Pero hay quien considera que todos los seres vivos tienen también un valor intrínseco. Al igual que nosotros, realizan un conjunto de funciones compartidas, que dan forma al propio fenómeno de la vida: nacer, crecer, respirar, luchar por sobrevivir, reproducirse… y todo ello independientemente de que nos resulten útiles o no. Así, cada ser vivo, sea un microbio, una planta o un animal, podría ser considerado como una manifestación concreta del fenómeno vital. De acuerdo con esta perspectiva, el simple hecho de estar vivo, la característica de la biodiversidad como un todo, es suficiente para que estén dotados de un valor inherente, lo que genera una obligación moral de respeto. Por ello, no tiene sentido intentar siquiera cuantificar dicho valor, es decir, asignar un número que dé cuenta de su importancia. ¿Cómo podemos nosotros, seres humanos, poner un número, un valor, o un precio, a algo que tiene su propia importancia, independientemente del uso que nosotros podamos hacer de ello?
La idea de que sólo los organismos individuales tienen valor propio y derechos morales es defendida, por ejemplo, por los partidarios del así llamado “movimiento de liberación animal” o de los derechos de los animales. Sin embargo, lo cierto es que los objetivos de los defensores de los derechos de los animales pueden entrar en conflicto con la consecución de otras metas para los defensores de la naturaleza desde una óptica más amplia, como se presenta en otra parte de este texto.

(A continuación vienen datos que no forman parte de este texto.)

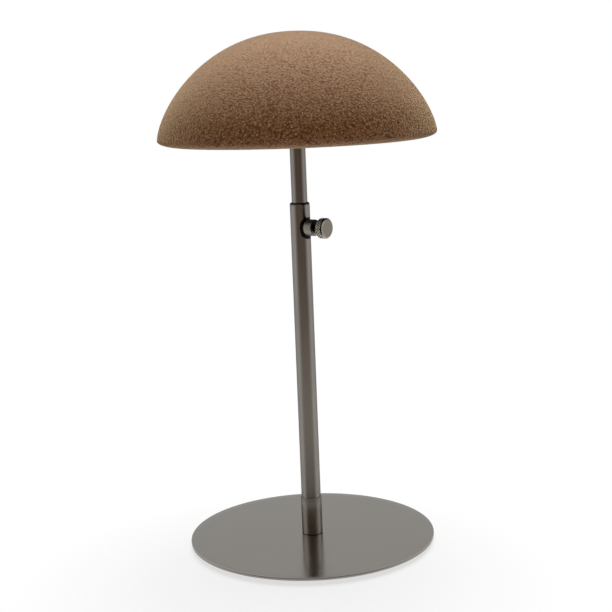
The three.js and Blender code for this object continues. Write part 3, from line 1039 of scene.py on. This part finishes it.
def make_flange():
    """A pressed socket plate: its hub is inside the head, and its screws are countersunk."""
    low, high = flange_bottom, flange_bottom + flange_thickness
    hub, bore = hub_radius, hub_bore
    outline = [(bore, low + 0.3), (bore + 0.3, low)] + arc(flange_radius - 0.5, low + 0.5, 0.5, -90)
    outline += [(flange_radius, high - 0.1), (flange_radius - 0.1, high), (hub + 0.3, high)]
    outline += [(hub, high + 0.3), (hub, hub_top - 0.4), (hub - 0.4, hub_top)]
    outline += [(hub_bolt_hole, hub_top), (hub_bolt_hole, hub_floor), (bore, hub_floor)]
    flange = turned("socket_flange", outline, 96)
    head, hole = wood_screw_head + clearance, wood_screw_radius + clearance
    sink = [(0, low - 1), (head, low - 1), (head, low), (hole, low + 1.5), (hole, high + 1)]
    sink += [(0, high + 1)]
    for number in range(3):
        x, y = on_circle(flange_screw_circle, 120 * number)
        cut(flange, moved(turned("sink", sink, 48), x, y))
    fitted(smooth(flange), "head", finish["zinc"], "head_flange")


def make_flange_screws():
    """Countersunk wood screws with a tapered cross in their heads."""
    low, wide, shank = flange_bottom, wood_screw_head, wood_screw_radius
    outline = [(0, low + 0.05), (wide - 0.6, low + 0.02), (wide - 0.15, low + 0.12)]
    outline += [(wide, low + 0.3), (shank + 0.1, low + 1.5), (shank, low + 1.8)]
    outline += [(shank, low + wood_screw_length - 1.5), (0, low + wood_screw_length)]
    first = turned("cross_screw_1", outline, 48)
    deselect()
    bpy.ops.mesh.primitive_cube_add(size=cross_width * MM, location=(0, 0, (low + 0.2) * MM))
    cross = named("cross")
    for side in ((1, 0), (-1, 0), (0, 1), (0, -1)):
        shape = begin(cross, "FACE")
        outward = Vector((*side, 0))
        wall = [face for face in shape.faces if face.normal.dot(outward) > 0.9]
        wall = [face for face in wall if face.calc_center_median().dot(outward) > 0.3 * MM]
        pick(cross, shape, wall)
        step = outward * cross_arm * MM
        bpy.ops.mesh.extrude_region_move(TRANSFORM_OT_translate={"value": step})
        bpy.ops.transform.resize(value=(0.75 if side[1] else 1, 0.75 if side[0] else 1, 1))
        end()
    shape = begin(cross)
    pick(cross, shape, [point for point in shape.verts if point.co.z > (low + 0.3) * MM])
    centre = (0, 0, (low + 0.5) * MM)
    bpy.ops.transform.translate(value=(0, 0, 0.5 * MM))
    bpy.ops.transform.resize(value=(0.6, 0.6, 1), center_override=centre)
    end()
    cut(first, cross)
    smooth(first)
    screws = [first] + [copy_of(first, f"cross_screw_{number}") for number in (2, 3)]
    for number, screw in enumerate(screws):
        screw.data.transform(Matrix.Rotation(math.radians(20 + 47 * number), 4, "Z"))
        moved(screw, *on_circle(flange_screw_circle, 120 * number))
        fitted(screw, "head", finish["zinc"], f"flange_screw_{number + 1}")


make_plate()
make_feet()
make_base_screw()
make_collar()
make_outer_tube()
make_inner_tube()
make_boss()
make_thumb_screw()
make_thread()
make_tip()
make_cover()
make_lining()
make_flange()
make_flange_screws()

# Nodes whose shape is right keep it, and get their material.
kept_finishes = {
    "guide_bush": "nylon",
    "top_plug": "zinc",
    "head_washer": "zinc",
    "head_bolt": "zinc",
    "closing_board": "board",
    "shell_screw_1": "zinc",
    "shell_screw_2": "zinc",
    "shell_screw_3": "zinc",
    "head_shell": "shell",
}
for node_name, finish_name in kept_finishes.items():
    nodes[node_name].data.materials.clear()
    nodes[node_name].data.materials.append(finish[finish_name])


# Studio: floor, world, light and camera


def seen_directly(new):
    """1 for rays from the camera, from a mirror or through glass, and 0 for all others."""
    kinds = ("Is Camera Ray", "Is Glossy Ray", "Is Transmission Ray")
    camera, mirror, glass = (new.node("ShaderNodeLightPath", out=kind) for kind in kinds)
    return (camera + mirror + glass).held()


def make_floor():
    """A pale floor. The camera and mirrors see bright paper that keeps the object's shadow and
    turns white further out, other rays meet plain grey, and from below it is clear."""
    deselect()
    bpy.ops.mesh.primitive_plane_add(size=40)
    floor = named("floor")
    new = Finish("floor_paper")
    plain = new.node("ShaderNodeBsdfDiffuse", {}, {"Color": shade(1, 1, 1, floor_albedo)})
    paper = new.node("ShaderNodeBsdfDiffuse", {}, {"Color": shade(1, 1, 1, floor_seen)})
    bright = new.node("ShaderNodeAddShader", {}, {0: paper, 1: new.glow(WHITE, floor_glow)})
    away = new.node("ShaderNodeVectorMath", {"operation": "LENGTH"}, {0: new.place()}, out=1)
    far = away.from_to(floor_near, floor_far)
    above = new.either(seen_directly(new), plain, new.either(far, bright, new.glow(WHITE)))
    behind = new.node("ShaderNodeNewGeometry", out="Backfacing")
    clear = new.node("ShaderNodeBsdfTransparent")
    floor.data.materials.append(new.ends_in(new.either(behind, above, clear)))


def make_world():
    """Even soft light, which the camera and mirrors see as white."""
    new = Finish("studio", world=True)
    soft = new.node("ShaderNodeBackground", {}, {"Color": WHITE, "Strength": world_light})
    white = new.node("ShaderNodeBackground", {}, {"Color": WHITE, "Strength": 1.0})
    bpy.context.scene.world = new.ends_in(new.either(seen_directly(new), soft, white))


def make_light():
    """One broad overhead light, a little behind the stand."""
    lamp = bpy.data.lights.new("overhead", "SUN")
    lamp.energy = lamp_strength * math.pi
    lamp.angle = math.radians(lamp_spread)
    holder = bpy.data.objects.new("overhead", lamp)
    bpy.context.scene.collection.objects.link(holder)
    across = camera_azimuth - math.radians(lamp_aside)
    lean = math.radians(lamp_lean)
    level = Vector((math.sin(across), -math.cos(across), 0))
    towards = level * math.sin(lean) + Vector((0, 0, math.cos(lean)))
    holder.rotation_mode = "QUATERNION"
    holder.rotation_quaternion = towards.to_track_quat("Z", "Y")
    holder.visible_glossy = False


def make_camera():
    """The photograph's camera, which is a little rolled."""
    data = bpy.data.cameras.new("camera")
    data.sensor_width = 36
    data.lens = camera_lens
    data.clip_start, data.clip_end = 0.01, 100
    camera = bpy.data.objects.new("camera", data)
    bpy.context.scene.collection.objects.link(camera)
    aside, ahead = math.sin(camera_pan), math.cos(camera_pan)
    lean = math.cos(camera_tilt)
    forward = Vector((aside * lean, ahead * lean, -math.sin(camera_tilt)))
    level = forward.cross(Vector((0, 0, 1))).normalized()
    rise = level.cross(forward)
    right = level * math.cos(camera_roll) + rise * math.sin(camera_roll)
    up = rise * math.cos(camera_roll) - level * math.sin(camera_roll)
    facing = Matrix((right, up, -forward)).transposed()
    heading = Matrix.Rotation(camera_azimuth, 3, "Z")
    place = heading @ Vector((0, -camera_distance, camera_height)) * MM
    camera.matrix_world = Matrix.Translation(place) @ (heading @ facing).to_4x4()
    bpy.context.scene.camera = camera


def card_finish(name, near, far):
    """A dark card's paper. It fades out to both sides of the camera and, where it is mirrored
    directly, upwards. With the distance from the pole it turns from one colour to the other, and near
    the base it is darker, a painted shadow of the stand."""
    new = Finish(name)
    spot = new.place()
    forward = new.reach_along(spot, (math.sin(camera_azimuth), -math.cos(camera_azimuth), 0))
    sideways = new.reach_along(spot, (math.cos(camera_azimuth), math.sin(camera_azimuth), 0))
    angle = sideways.math("ARCTAN2", abs(sideways), forward)
    start, stop = (math.radians(degrees) for degrees in card_fade)
    high = new.node("ShaderNodeSeparateXYZ", {}, {0: spot}, out="Z").from_to(*card_top_fade)
    depth = new.node("ShaderNodeLightPath", out="Ray Depth")
    fade = (angle.from_to(start, stop) ** 1.5 + high * (1 - depth.above(1.5))).held()
    distance = (forward * forward + sideways * sideways) ** 0.5
    colour = new.mix(distance.from_to(*card_reach) ** 0.75, near, far)
    # Painted shadow of the stand, near the base.
    painted_stand_shadow = 1 - distance.from_to(card_start, card_shaded)
    colour = new.mix(painted_stand_shadow * 0.45, colour, shade(0.05, 0.05, 0.05))
    clear = new.node("ShaderNodeBsdfTransparent")
    return new.ends_in(new.either(fade, new.glow(colour), clear))


def make_dark_cards():
    """Dark cards on the camera's side of the studio, one standing and one on the floor, which
    only the metal mirrors."""
    deselect()
    bpy.ops.mesh.primitive_cylinder_add(
        vertices=72,
        radius=card_distance,
        depth=card_height,
        end_fill_type="NOTHING",
        location=(0, 0, card_height / 2),
    )
    standing = named("standing_card")
    standing.data.materials.append(card_finish("standing_paper", card_upright, card_upright))
    deselect()
    bpy.ops.mesh.primitive_circle_add(
        vertices=72,
        radius=card_distance,
        fill_type="NGON",
        location=(0, 0, card_lift),
    )
    flat = named("floor_card")
    begin(flat, "FACE")
    bpy.ops.mesh.select_all(action="SELECT")
    bpy.ops.mesh.inset(thickness=card_distance - card_start)
    bpy.ops.mesh.delete(type="FACE")
    end()
    flat.data.materials.append(card_finish("floor_card_paper", card_near, card_far))
    for card in (standing, flat):
        only_mirrored(card)


def only_mirrored(card):
    """Keeps a card of the studio from all but mirror reflections."""
    for kind in ("camera", "diffuse", "transmission", "shadow", "volume_scatter"):
        setattr(card, f"visible_{kind}", False)


def make_side_panels():
    """Two soft bright panels, one at each side of the camera's view. They show only in second
    reflections, where metal is seen in metal."""
    for name, side in (("left_panel", -1), ("right_panel", 1)):
        turn = camera_azimuth + side * math.radians(panel_aside)
        level = (math.cos(turn), math.sin(turn), 0)
        centre = (panel_distance * math.sin(turn), -panel_distance * math.cos(turn), panel_height)
        deselect()
        bpy.ops.mesh.primitive_plane_add(size=2, location=centre, rotation=(QUARTER, 0, turn))
        bpy.context.active_object.scale = (panel_reach, panel_rise, 1)
        panel = named(name)
        new = Finish(name + "_cloth")
        spot = new.place((1, 1, 1), centre)
        across = new.reach_along(spot, level) * (1 / panel_reach)
        up = new.reach_along(spot, (0, 0, 1)) * (1 / panel_rise)
        depth = new.node("ShaderNodeLightPath", out="Ray Depth")
        share = ((1 - across * across) * (1 - up * up)).held() ** 0.5 * depth.above(1.5)
        clear = new.node("ShaderNodeBsdfTransparent")
        cloth = new.glow(WHITE, panel_light)
        panel.data.materials.append(new.ends_in(new.either(share, clear, cloth)))
        only_mirrored(panel)


bpy.context.scene.view_settings.view_transform = "Standard"
make_camera()
make_floor()
make_world()
make_light()
make_dark_cards()
make_side_panels()
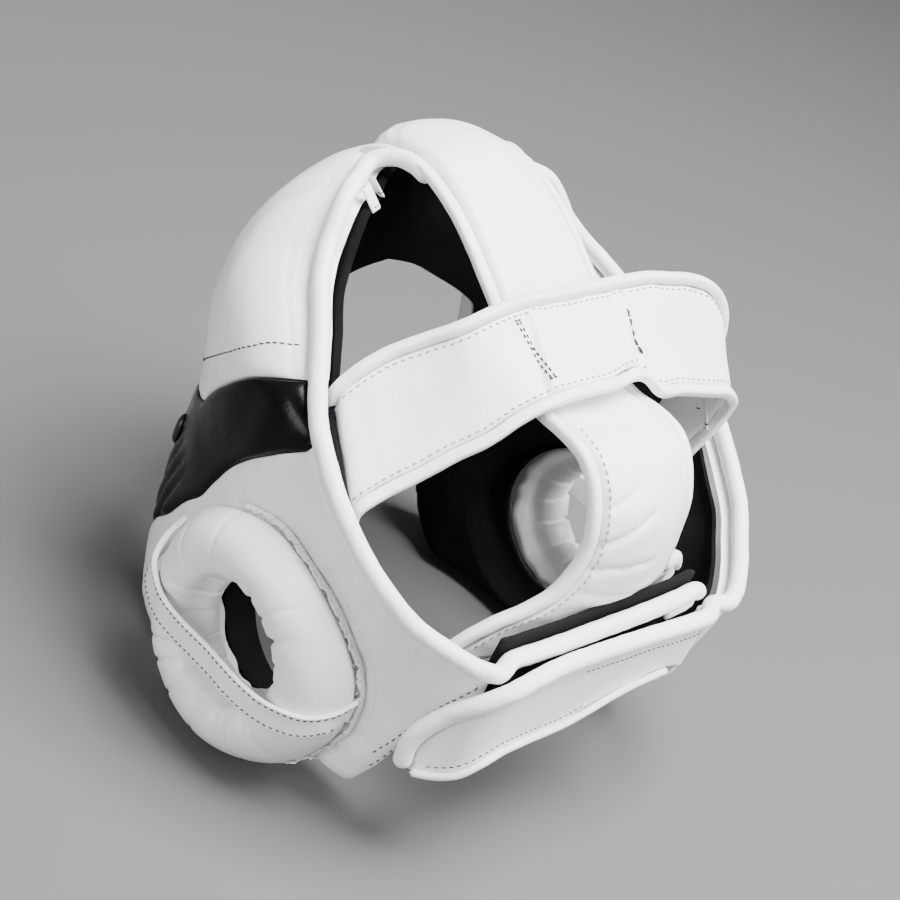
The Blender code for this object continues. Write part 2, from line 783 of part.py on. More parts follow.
def build_straps():
    crown = crown_strap_rows()
    strip_solid("crown_strap", crown, WHITE, 0.35 * CROWN_STRAP_THICKNESS, STRIP_SHARES)
    band = cross_band_rows()
    strip_solid("cross_band", band, WHITE)
    pad = back_pad_sections()
    loft_solid("back_pad", pad, WHITE)
    inner_tab = closure_rows(INNER_TAB_LINE)
    strip_solid("inner_tab", inner_tab, WHITE)
    flap = closure_rows(OUTER_FLAP_LINE)
    strip_solid("outer_flap", flap, WHITE)

    step_out = STRAP_BINDING_RADIUS + CLEARANCE
    drop = Vector((0, 0, -0.35 * CROWN_STRAP_THICKNESS))
    right_edge = [crown[0][0]] + [row[0] + drop for row in crown[1:]]
    left_edge = [crown[0][1]] + [row[1] + drop for row in crown[1:]]
    for label, edge, other in (("left", left_edge, right_edge), ("right", right_edge, left_edge)):
        tube_solid(f"crown_strap_binding_{label}", beside(edge, other, step_out),
                   STRAP_BINDING_RADIUS, BINDING)
    front = [row[0] for row in band]
    rear = [row[1] for row in band]
    tube_solid("cross_band_binding_front", beside(front, rear, step_out),
               STRAP_BINDING_RADIUS, BINDING)
    tube_solid("cross_band_binding_rear", beside(rear, front, step_out),
               STRAP_BINDING_RADIUS, BINDING)
    for label, place, next_place in (("right", 0, 2), ("left", -1, -3)):
        edge = [(outer[place] + inner[place]) / 2 for outer, inner in pad]
        nearby = [(outer[next_place] + inner[next_place]) / 2 for outer, inner in pad]
        tube_solid(f"back_pad_binding_{label}", beside(edge, nearby, 1.25 * step_out),
                   STRAP_BINDING_RADIUS, BINDING)
    tube_solid("rim_binding_left", rim_points(1, inner_tab, RIM_BINDING_RADIUS),
               RIM_BINDING_RADIUS, BINDING)
    tube_solid("rim_binding_right", rim_points(-1, flap, RIM_BINDING_RADIUS),
               RIM_BINDING_RADIUS, BINDING)


build_wall()
build_ears()
build_badges()
build_straps()
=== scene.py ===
# %% [markdown]
# # A padded head guard, piece by piece
# This lesson rebuilds a head guard for contact sport: white stuffed leather panels, a black temple panel, rolled
# piping along the rim, stuffed ear rings, and straps that cross over the crown. The frame is loaded first, and each
# piece below hides the frame's node that it stands in for; nothing has to be fitted by eye.

# %% Load the frame
import math

import bmesh
import bpy
import numpy as np
from mathutils import Matrix, Vector
from mathutils.bvhtree import BVHTree


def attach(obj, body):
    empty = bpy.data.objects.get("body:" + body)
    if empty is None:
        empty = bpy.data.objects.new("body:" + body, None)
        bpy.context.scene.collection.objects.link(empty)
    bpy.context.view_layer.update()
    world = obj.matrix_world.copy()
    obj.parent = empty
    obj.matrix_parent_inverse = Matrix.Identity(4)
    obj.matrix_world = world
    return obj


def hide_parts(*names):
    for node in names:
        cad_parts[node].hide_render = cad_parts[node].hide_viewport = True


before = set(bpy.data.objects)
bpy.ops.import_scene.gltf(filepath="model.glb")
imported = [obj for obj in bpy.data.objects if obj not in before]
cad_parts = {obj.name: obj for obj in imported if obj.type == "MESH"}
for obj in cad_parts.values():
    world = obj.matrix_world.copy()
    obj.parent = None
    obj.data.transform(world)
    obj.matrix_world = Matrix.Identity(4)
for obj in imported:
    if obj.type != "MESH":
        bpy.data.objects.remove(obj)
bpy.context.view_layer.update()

MM = 0.001
SIDES = (("left", 1), ("right", -1))
print("nodes in the frame:", len(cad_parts))

# %% [markdown]
# ## The camera
# The picture is taken from above and behind the wearer's left ear, with the camera rolled by about 26 degrees. The
# three rows are the camera's right, up and backward directions, and the lens is a long one, which keeps the ear ring
# from looking too big.

# %% Camera
CAMERA_PLACE = (0.5978, 0.3949, 0.5157)
CAMERA_RIGHT = (-0.68487, 0.62476, 0.37500)
CAMERA_UP = (-0.13712, -0.61595, 0.77576)
CAMERA_BACK = (0.71565, 0.47987, 0.50752)
CAMERA_LENS, SENSOR_WIDTH = 88.2, 36

camera_data = bpy.data.cameras.new("camera")
camera_data.lens = CAMERA_LENS
camera_data.sensor_width = SENSOR_WIDTH
camera = bpy.data.objects.new("camera", camera_data)
bpy.context.scene.collection.objects.link(camera)
turn = Matrix((CAMERA_RIGHT, CAMERA_UP, CAMERA_BACK)).transposed()
camera.matrix_world = Matrix.Translation(CAMERA_PLACE) @ turn.to_4x4()
bpy.context.scene.camera = camera
print("camera height above the floor, m:", CAMERA_PLACE[2])

# %% [markdown]
# ## The sizes
# The guard is a set of patches of one head form. A form like this is easiest to hold as a few sizes and short
# tables: the rim, the lower edge and the seams are each a row for every few degrees round the head, starting at the
# middle of the forehead. Lengths are in millimetres, and heights in the tables are shares of the guard's height.

# %% Sizes of the head form and of its padding
HALF_WIDTH, FRONT_REACH, BACK_REACH = 103, 110, 92
CENTRE_BACK = 14.4
GUARD_HEIGHT = 193
WIDEST_HEIGHT, DOME_RISE, SKIRT_DROP = 82, 142, 270
PLAN_ROUNDNESS, DOME_ROUNDNESS = 2.35, 3.0
SWELL, SWELL_START, SWELL_SPAN = 14, 85, 42
PADDING, REAR_WALL, RIM_WALL, LEAST_WALL = 20, 7, 6, 2
RIM_TAPER, RIM_SLOPE_STEP = 34, 4.0
LINING, LINING_CLEARANCE, CLEARANCE = 1.8, 1.4, 0.5
RIM_BINDING_RADIUS, STRAP_BINDING_RADIUS = 3.7, 2.2
WALL_FRONT, CHEEK_FRONT, TEMPLE_REAR, FOREHEAD_END, WALL_REAR = 37.5, 43, 88, 76, 140.5
FORM_MIDDLE = np.array((0, CENTRE_BACK, WIDEST_HEIGHT))

RIM = (
    # angle, height, reach
    (0, 0.962, 0.912), (15, 0.962, 0.902), (24, 0.950, 0.882), (30, 0.932, 0.862), (37, 0.922, 0.865),
    (42, 0.890, 0.865), (46, 0.856, 0.865), (52, 0.826, 0.865), (63, 0.787, 0.865), (72, 0.751, 0.885),
    (80, 0.715, 0.925), (87, 0.679, 0.965), (93, 0.653, 0.993), (100, 0.620, 1.030), (104, 0.596, 1.040),
    (110, 0.560, 1.052), (117, 0.523, 1.060), (123, 0.492, 1.053), (130, 0.471, 1.042), (137, 0.452, 1.030),
    (140.5, 0.446, 1.013),
)
HEM = (
    # angle, height
    (0, 0.694), (11, 0.674), (21, 0.642), (30, 0.612), (34, 0.590), (36, 0.518), (37.5, 0.404), (38.5, 0.285),
    (40, 0.160), (43, 0.090), (46, 0.052), (50, 0.018), (54, 0.000), (98, 0.000), (104, 0.036), (108, 0.070),
    (113, 0.096), (118, 0.088), (124, 0.080), (128, 0.130), (132, 0.207), (140.5, 0.212),
)
TEMPLE_TOP = (
    # angle, height
    (36, 0.440), (43, 0.445), (51, 0.471), (53, 0.497), (60, 0.575), (68, 0.653), (76, 0.705), (88, 0.760),
)
TEMPLE_BOTTOM = (
    # angle, height
    (36, 0.100), (43, 0.115), (48, 0.165), (56, 0.238), (62, 0.318), (66, 0.363), (69, 0.425), (72, 0.480),
    (82, 0.585), (88, 0.637), (92, 0.690),
)

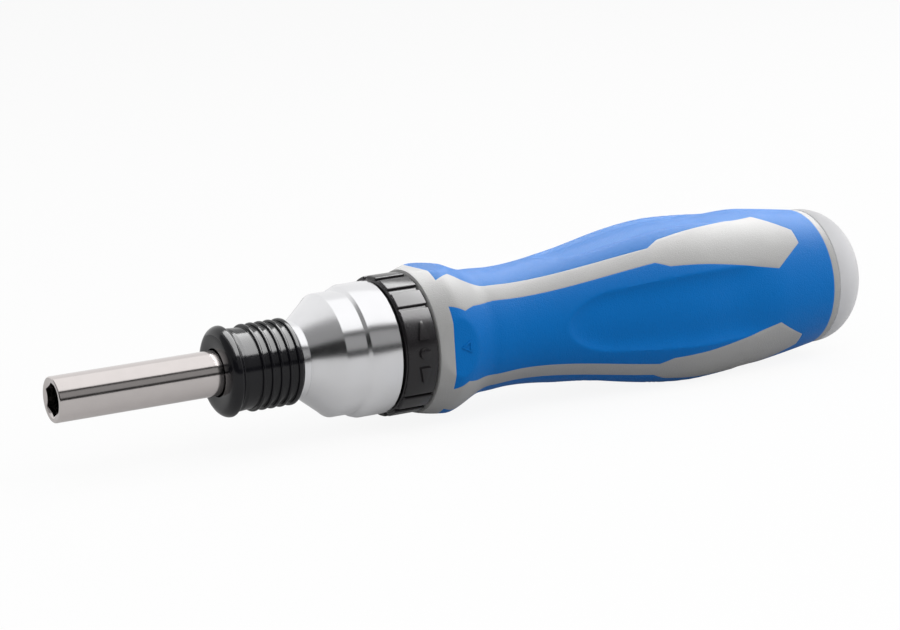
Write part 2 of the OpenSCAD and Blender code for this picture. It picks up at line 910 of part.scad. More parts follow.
// Outline of one hard rib, from its flange facet to its rear patch
module rib_outline() {
    stops = [[handle_front - over, facet_front_w], [grip_front, facet_front_w], [facet_x, facet_w],
        [facet_end, rib_w], [patch_front, rib_w], [patch_neck_x, patch_neck_w],
        [patch_x, patch_w], [patch_end, patch_end_w]];
    last = len(stops) - 1;
    polygon(concat([for (i = [0:last]) [stops[i][0], stops[i][1] / 2]],
        [for (i = [0:last]) [stops[last - i][0], -stops[last - i][1] / 2]]));
}

module ribs() {
    for (turn = [0:90:270])
        rotate([turn + 45, 0, 0])
            linear_extrude(height = belly_d)
                rib_outline();
}

// Round hard core under the soft panels
module core_inside(start, end) {
    steps = handle_stations(grip_front, grip_end, 2 * station);
    intersection() {
        turned()
            polygon(concat([[0, grip_front - over], [core_share * corner_r(grip_front), grip_front - over]],
                [for (x = steps) [core_share * corner_r(x), x]],
                [[core_share * corner_r(grip_end), grip_end + over], [0, grip_end + over]]));
        rod(start, end, 2 * belly_d);
    }
}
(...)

Es más, hay quien considera que incluso los elementos no vivos de la naturaleza tienen también un valor intrínseco: las rocas, los ríos, los volcanes, las playas, los lagos… y ciertamente la propia Tierra. Todo ello existía mucho antes de que nosotros, como especie, llegásemos a desarrollar siquiera el más mínimo papel ecológico en el teatro evolutivo que es nuestro planeta.